FunctionProtoType 0x18597a3ed10 '<dependent type> (void)' dependent cdecl
`-BuiltinType 0x185960144e0 '<dependent type>' dependent

I think I assumed wrong that these blocks would behave similarly to lambdas with auto return.

mizvekov updated this revision to Diff 337266.Tue, Apr 13, 3:02 PM
  • Changed the downgrade* function name to disallowNRVO, given second thought, I think it's appropriate name.
  • Change to one variable declaration per statement as per Arthur's review.
mizvekov marked 3 inline comments as done.Tue, Apr 13, 3:52 PM
aaronpuchert added inline comments.Tue, Apr 13, 3:56 PM
clang/lib/Sema/SemaStmt.cpp
3066–3075

You can have more aptly named functions without dropping the invariant. I'd say you only need disallowCopyElision though, instead of disallowImplicitMove you could just directly overwrite with None.

3091–3092

I don't think the coding standards have a rule about this. I tend to advocate the opposite in most cases to avoid repetition, but for bool it's probably fine to repeat.

3151–3152

So the return value is trivially deducible from the post-state of Info (as Info.isCopyElidable() ? Info.Candidate : nullptr)? I guess it makes some code shorter to write, but generally it's preferable to have fewer implicit invariants.

Also it's a getter function that modifies its arguments... not saying there isn't precedent in the code, but I'd say less surprising function signatures are still better where we can have them.

mizvekov added inline comments.Tue, Apr 13, 4:29 PM
clang/lib/Sema/SemaStmt.cpp
3066–3075

But the dominant use case here is wanting to choose either one based on the language mode. So the signature taking a bool is more convenient.

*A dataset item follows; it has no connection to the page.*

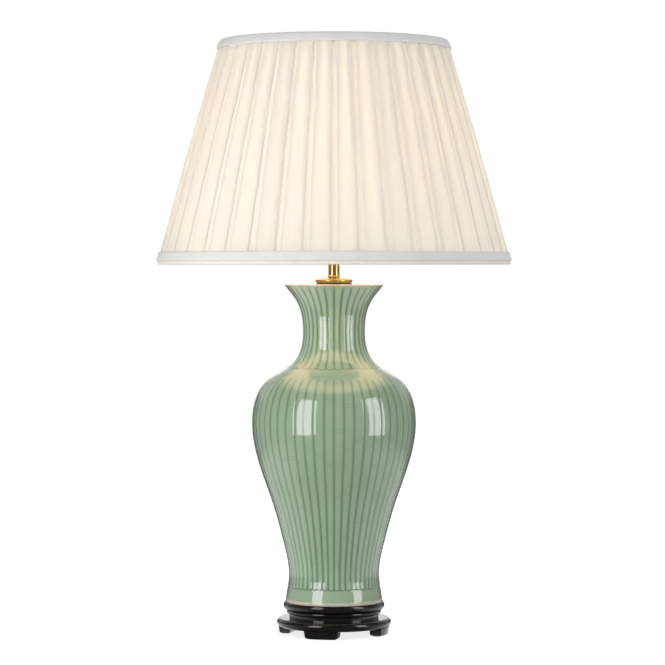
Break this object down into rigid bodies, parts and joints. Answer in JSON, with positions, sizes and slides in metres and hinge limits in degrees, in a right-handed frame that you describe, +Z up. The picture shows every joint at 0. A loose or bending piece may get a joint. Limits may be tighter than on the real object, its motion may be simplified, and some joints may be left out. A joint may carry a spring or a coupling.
{
  "type": "table lamp",
  "caption": "Baluster vase table lamp: carved green-glazed porcelain on a black turned wooden stand, brass stem, and an ivory box-pleated empire shade.",
  "frame": {"origin": "middle of the lamp's base, on the table that its felt pads stand on", "axes": "+Z up along the lamp's axis; -Y towards the front of the pictured view; +X to the viewer's right"},
  "size_m": [0.4571, 0.457, 0.7655],
  "materials": {
    "felt": "dark felt",
    "lacquer": "black lacquered turned wood, glossy",
    "steel": "zinc plated steel",
    "brass": "polished and lacquered brass",
    "bush_plastic": "moulded black plastic",
    "rubber": "black rubber",
    "celadon": "carved porcelain under a green celadon glaze",
    "porcelain": "white glazed porcelain",
    "switch_plastic": "moulded dark plastic",
    "plated": "nickel plated",
    "opal_glass": "white coated glass",
    "clear_glass": "clear glass",
    "filament": "glowing",
    "frame_wire": "white coated steel wire",
    "pleated_cloth": "ivory cloth in box pleats, lit from inside",
    "lining_cloth": "pale lining cloth",
    "trim_cloth": "pale folded tape"
  },
  "bodies": {
    "lamp_base": {"foot_pads": "felt", "stand_feet": "lacquer", "stand_top": "lacquer", "rod_washer": "steel", "rod_nut": "steel", "threaded_rod": "steel", "cable_bush": "bush_plastic", "foot_gasket": "felt", "vase": "celadon", "cap_gasket": "rubber", "vase_cap": "brass", "check_ring": "brass", "stem_tube": "brass", "holder_cap": "brass", "grub_screw": "steel", "holder_nut": "steel", "holder_body": "brass", "holder_block": "porcelain", "screw_shell": "plated", "centre_contact": "plated", "terminal_screws": "steel", "shade_rest_ring": "brass"},
    "switch": {"switch_bar": "switch_plastic"},
    "clamp_ring": {"shade_clamp_ring": "brass"},
    "bulb": {"bulb_tip": "plated", "bulb_insulator": "bush_plastic", "bulb_cap": "plated", "bulb_stem": "clear_glass", "filament_leads": "plated", "filament": "filament", "bulb_glass": "opal_glass"},
    "shade": {"fitter_ring": "frame_wire", "fitter_arms": "frame_wire", "frame_bottom_ring": "frame_wire", "frame_top_ring": "frame_wire", "frame_struts": "frame_wire", "shade_cover": "pleated_cloth", "shade_lining": "lining_cloth", "bottom_trim": "trim_cloth", "top_trim": "trim_cloth"}
  },
  "joints": [
    {"name": "shade_turn", "type": "hinge", "parent": "lamp_base", "child": "shade", "pos_m": [0, 0, 0.52735], "axis": [0, 0, 1], "continuous": true},
    {"name": "clamp_ring_unscrew", "type": "slide", "parent": "lamp_base", "child": "clamp_ring", "axis": [0, 0, 1], "range_m": [0, 0.012]},
    {"name": "bulb_unscrew", "type": "slide", "parent": "lamp_base", "child": "bulb", "axis": [0, 0, 1], "range_m": [0, 0.03]},
    {"name": "switch_push", "type": "slide", "parent": "lamp_base", "child": "switch", "axis": [1, 0, 0], "range_m": [-0.004, 0]}
  ]
}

Quuxplusone added inline comments.Tue, Apr 13, 4:36 PM
clang/lib/Sema/SemaStmt.cpp
3066–3075

Just to be clear, I don't see the use-case anywhere as wanting to "choose" anything based on a parameter. As my code indicated, I see the logic here as being simply "For exception variables [or whatever], disallow copy elision. _Additionally_, pre-'20, disallow even implicit move for them." And so on. No functions of boolean parameters, just straightforward English if-thens, based on the English in the standard.
I get that you're probably not going to write the straightforward code in the end; but I just wanted to push a tiny bit harder to see if anyone else sees what I see. :)

aaronpuchert added inline comments.Wed, Apr 14, 3:43 PM
clang/lib/Sema/SemaStmt.cpp
3066–3075

Your argument makes sense to me, but the function is called 5 times with a runtime parameter, so it's going to be quite a bit more code.

just straightforward English if-thens, based on the English in the standard.

Technically aren't we handling different standards at once here? So there is actually no language in any standard that contains these particular if-thens.

mizvekov updated this revision to Diff 337903.Thu, Apr 15, 2:31 PM
  • Added doc to disallowNRVO
  • Also detect implicit return type for blocks.